Somehow I'm always taken aback by how generously Kas offers to do lovely things for me, even though he's one of the kindest people I know and does lovely things for people all the time and has already done things like
spend nineteen hours driving me to and from Maine in one day so I can buy ice cream.
(Given the news yesterday, I'm extra glad we did those low-key fun things when we did.)
So: the girl told me on Sunday that she'd ordered me a present that hadn't arrived yet. Today it arrived, so she established that I was going to be home from work early enough in the evening that she could bring it over.
She knows very, very well how hard I've been trying not to actively pressure her about the unspeakable awesomeness of Georgia Mason, and I've talked to her a bit about it. Several days ago, actually, I noticed the Newsflesh trilogy box was almost out of stock at Amazon, and I mostly-jokingly told
scruloose that I should order a copy in case the girl opted to read it. (On the theory that even if she didn't, sooner or later I'd find someone I want to give it to.) And then suddenly it was out of stock, with a "ships in 1-2 months" note, and I kinda panicked and ordered it from Chapters.
(I had previously told her that if she decided she wanted to read it, I would be at her door in fifteen minutes to give her my box set, and would go home and order myself another one.)
Odds are good you can see where this is going? But just to add to the amusement factor, I had also told
scruloose that ordering a box set "in case" still wasn't as bad as it could be. After all, I could tell her that what I wanted for my birthday was for her to meet Georgia. But I wasn't doing that, was I? (If you are now thinking my definition of "succeeding at not pressuring someone" is set at a very low bar, you are not wrong, especially when you factor in that I did buy her both InCryptid novels to test the waters on her enjoyment of Seanan's writing. She enjoyed them very much.)
And tonight she came over with a pink, glittery gift bag (apparently actually what she had on hand, but funny given that pink is my least favorite color, and also given what I had told her about Georgia). In the name of not QUITE buying herself something as my birthday present, she had carefully bought me a new Newsflesh box set, which would of course mean I no longer need my old one and could pass it on to someone. Say, her.
Side note: she handed me the bag, and I held it by the bottom as we went upstairs to the living room, and I had the very distinct thought that the shape and heft of whatever-it-was felt weirdly familiar*. ^_^
scruloose and Kas both knew about this a week or two ago (
scruloose did try to talk me out of ordering my "just in case" set), because the girl was worried it'd be tacky rather than UTTERLY AWESOME, to which
scruloose was apparently just like "...YOU MUST DO THIS THING".
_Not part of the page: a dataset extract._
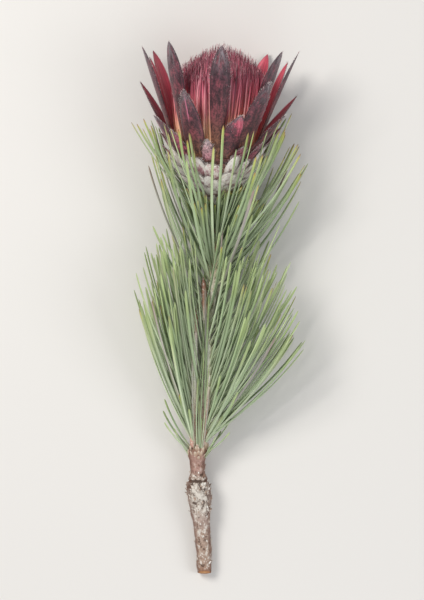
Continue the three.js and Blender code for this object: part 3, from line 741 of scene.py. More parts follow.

I don't think I actually screamed. I did squee and flail and bounce and do all manner of undignified things for...I think about half an hour. (The girl and
scruloose are partly to blame, even beyond their conspiring--we have a sectional couch, and I was sitting in the corner with one of them on either side, and they kept cracking up at me, which made it that much harder to get a grip.)
I'm just ridiculously delighted on so many levels. The fangirl in me who's still utterly obsessed with these books is thrilled to share this story with her. And it's so perfect, and well played, and I feel very, very loved. My thirty-fifth birthday goes down in history as "the year I was given something I already owned, and it was one of the best presents ever".
*And not that anyone but me is keeping count of this, but including the set I have in the mail, this means I've now bought six full sets of Newsflesh, plus two additional copies of Feed on its own. It's no surprise I know the feel of it pretty well.